Wash it, wax it and lube it
The dirt and grime built up on a bike’s surfaces can oxidize as it sits idle for those long winter months. As it does, rust and corrosion develop quickly. Preventing this issue is much easier than fixing it though, so give your bike a thorough washing. Be sure to dry it thoroughly as well. Any water left to linger may cause rust spots later.
Next, apply a light coat of motorcycle-specific wax or a similar product. There is no need to worry about excess product running off like there is when a bike is being ridden regularly, so use protectant products liberally. Pay extra attention to painted parts and chrome — especially the fork tubes. Be certain no grime or bug guts remain to eat at their surfaces.
Use a petroleum lubricant to coat all cables. A cable-lubricating tool will make the job easier. Be sure to oil the pivot points on the levers and pedals as well. Basically, if it turns, rolls or pivots, lube it. When spring time finally rolls around, and everything is operating as it should, you’ll be glad you took the time to do a thorough job.
Whether the bike is to be stored in a garage or outdoors, invest in a quality motorcycle cover. It will keep moisture and debris off the bike’s exterior, but it will also prevent the lubricants you used from evaporating. In a garage, the bike cover and additional old blanket underneath the cover will assist keeping the bike safe from accidents. Your classic Japanese motorcycle’s restoration was a labor of love and an investment. Protect it.
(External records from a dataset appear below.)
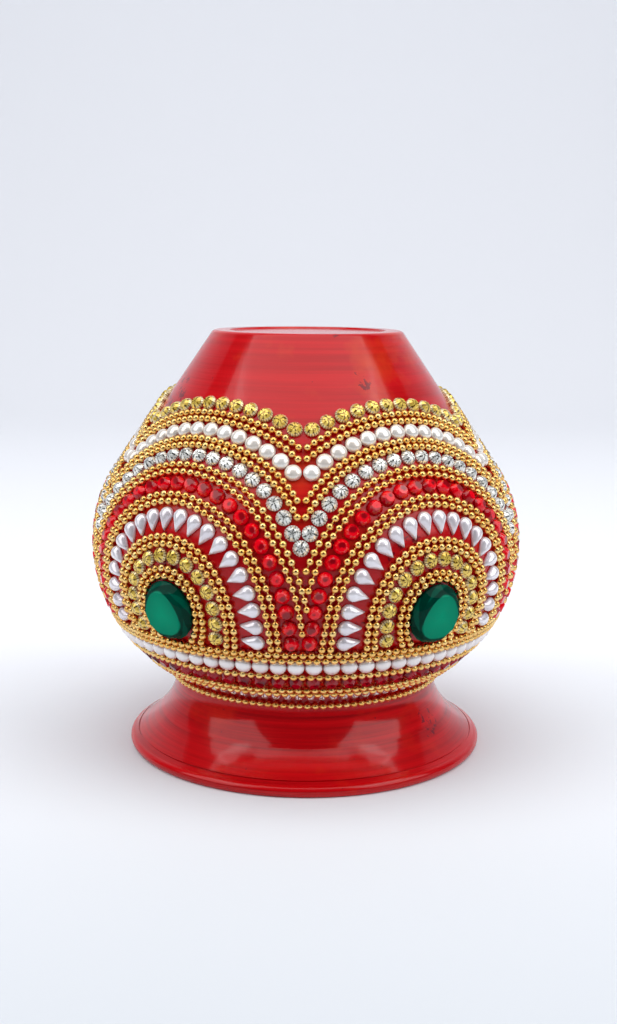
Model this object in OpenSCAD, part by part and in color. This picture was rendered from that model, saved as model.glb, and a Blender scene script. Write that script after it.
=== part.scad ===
// Decorated lota (kalash pot), resting mouth down: three spun brass shells, lacquered red,
// with strands of ball chain, half pearls and flat-backed stones glued round the belly.
// Millimetres. +Z is up, the mouth rim stands on z = 0, and azimuth 0 is the -Y side.

/* [Pot] */
// Height from the mouth rim to the base disc
pot_h = 129; // [121:1:135]
// Largest radius of the bare belly
belly_r = 64.4; // [62:0.2:67]
// Height of the widest line
belly_z = 64.5; // [63:0.5:66]
// Profile radius of the belly above the widest line
upper_arc_r = 40; // [38:0.5:42]
// Profile radius of the belly below the widest line
lower_arc_r = 44.6; // [43:0.2:46]
// Slope of the straight cone below the base disc, in degrees from vertical
cone_tilt = 34.25; // [32:0.25:36]
// Sheet thickness
wall = 1; // [0.8:0.1:1.4]

/* [Mouth] */
// Smallest outer radius of the neck
neck_r = 40.4; // [39.6:0.2:41.2]
// Height of the narrowest line of the neck
neck_z = 24; // [23.4:0.2:24.6]
// Profile radius of the hollow curve of the neck
neck_arc_r = 20.2; // [19:0.2:21]
// Profile radius of the flare below the neck
flare_arc_r = 36; // [34:1:38]
// Slope where the neck curve becomes the flare, in degrees from vertical
neck_end_tilt = 40; // [38:0.5:41]
// Slope of the flare at the lip, in degrees from vertical
lip_tilt = 56.4; // [55:0.2:58]
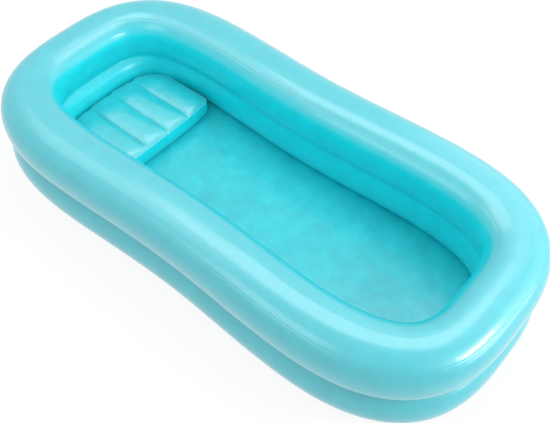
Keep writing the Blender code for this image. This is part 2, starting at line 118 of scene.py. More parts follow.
def newMaterial(name):
    material = bpy.data.materials.new(name)
    material.use_nodes = True
    tree = material.node_tree
    tree.nodes.clear()
    output = addNode(tree, 'ShaderNodeOutputMaterial')
    place = addNode(tree, 'ShaderNodeTexCoord').outputs['Object']
    return material, tree, output, place


def ramp(tree, source, stops):
    # a colour ramp from (place, colour) pairs
    node = addNode(tree, 'ShaderNodeValToRGB', links={'Fac': source})
    elements = node.color_ramp.elements
    while len(elements) < len(stops):
        elements.new(0.5)
    for element, (place, colour) in zip(elements, stops):
        element.position = place
        element.color = colour
    return node.outputs['Color']


def addNoise(tree, place, scale, detail, roughness=0.5):
    return addNode(tree, 'ShaderNodeTexNoise', {'Scale': scale, 'Detail': detail, 'Roughness': roughness},
                   {'Vector': place}).outputs['Fac']


def addRange(tree, source, low, high, start=0.0, end=1.0, kind='LINEAR'):
    settings = {'From Min': start, 'From Max': end, 'To Min': low, 'To Max': high,
                'interpolation_type': kind}
    return addNode(tree, 'ShaderNodeMapRange', settings, {'Value': source}).outputs['Result']


def addMath(tree, operation, first, second):
    return addNode(tree, 'ShaderNodeMath', {'operation': operation}, {0: first, 1: second}).outputs[0]


def addBump(tree, height, distance):
    return addNode(tree, 'ShaderNodeBump', {'Strength': 1.0, 'Distance': distance},
                   {'Height': height}).outputs['Normal']


def addPlastic(tree, output, settings, links):
    shader = addNode(tree, 'ShaderNodeBsdfPrincipled', dict(settings, Metallic=0.0), links)
    tree.links.new(shader.outputs['BSDF'], output.inputs['Surface'])


# the Mix node's colour sockets can't be told apart by name
mixShare, mixFrom, mixTo, mixResult = 0, 6, 7, 2


# Materials

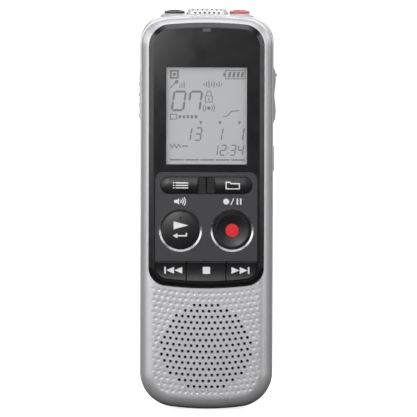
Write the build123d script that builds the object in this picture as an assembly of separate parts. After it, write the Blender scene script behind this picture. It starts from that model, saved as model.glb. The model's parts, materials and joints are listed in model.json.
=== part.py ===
from build123d import *
import os
from math import atan2, degrees, hypot, sqrt

# Handheld voice recorder, in millimetres, as it comes apart on a bench. X runs across the body,
# Y from the key face to the back, and Z up the body to the microphone end. The origin is under
# the middle of the bottom end, on which the recorder stands.

# ---- body and shells
BODY_W = 38.2
BODY_H = 113.8
LOW_CORNER_R = 10.2
HIGH_CORNER_R = 8.0
LOW_BOW_R = 75.0
HIGH_BOW_R = 100.0
FACE_Y = -9.65          # front face of the silver case
PART_Y = -4.0           # where the two cases meet
BACK_Y = 10.65
WALL = 1.5
BACK_WALL = 1.4
STEP = 0.4              # the front case stands this far inside the rear case
FACE_EDGE_R = 3.8
BACK_EDGE_R = 5.0
RIM_EDGE_R = 0.3
CASE_INNER_Y = -7.75    # inner face of the front case

# ---- clearances
PAST = 1.0              # how far a cut runs past the face it opens
SEAT_GAP = 0.02         # between pieces that are pressed or glued together
LOOSE_GAP = 0.05        # between pieces that only locate each other
FIT_GAP = 0.08          # around the panel in its recess
KEY_GAP = 0.12
PILL_GAP = 0.2
POCKET_GAP = 0.15       # around the glass, the door and the erase button
SLIDE_GAP = 0.2         # around the slide, the rocker and the speaker

# ---- display panel, window and keypad plate
PANEL_W = 33.0
PANEL_LOW_Z = 35.5
PANEL_HIGH_Z = 111.9
PANEL_LOW_CORNER_R = 5.2
PANEL_HIGH_CORNER_R = 6.2
PANEL_LOW_BOW_R = 95.0
PANEL_HIGH_BOW_R = 120.0
PANEL_SEAT_Y = -8.75
PANEL_RIM_Y = -9.3
PANEL_TOP_Y = -10.15
PANEL_BEVEL = 1.3
PANEL_EDGE_R = 0.35     # between the bevel and the flat front
VIEW_W = 23.1
VIEW_LOW_Z = 71.25
VIEW_HIGH_Z = 99.15
WINDOW_BACK_Y = -9.25
WINDOW_FLANGE = 0.7
WINDOW_FLANGE_T = 0.33
PLATE_TOP_Y = -10.3
PLATE_W = 29.3
PLATE_LOW_Z = 43.4
PLATE_HIGH_Z = 69.0
PLATE_CORNER_R = 2.3
PLATE_EDGE_R = 0.12
LED_Z = 109.9
LED_W = 2.3
LED_H = 1.0
LENS_PROUD = 0.05
CHIP_LED_W = 1.6
CHIP_LED_H = 0.8
CHIP_LED_T = 0.75

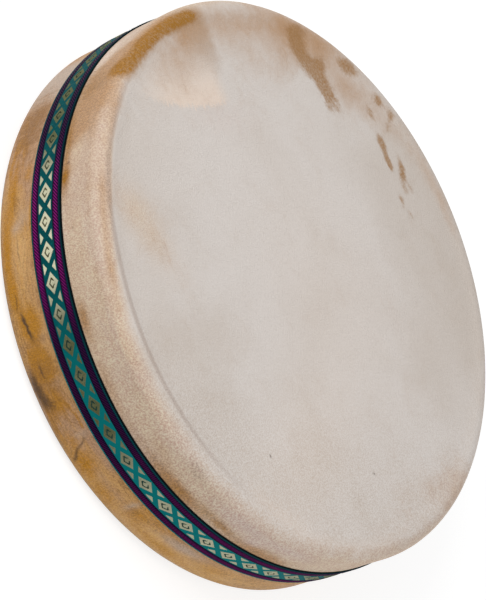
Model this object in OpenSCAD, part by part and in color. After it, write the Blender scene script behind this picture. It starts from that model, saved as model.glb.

You don’t have to neglect your bike just because it’s going to sit idle for a while. The winter months, when snow and salt muck up the roads and it’s too cold to ride safely, are the perfect time to tackle any neglected repairs. So, now you know that stay strapped body panel can finally get it deserved attention. Get your classic Japanese motorcycle looking and running its best while there’s nothing but time. With a fully restored and winterized bike, you’ll be ready for those first crisp rides come spring.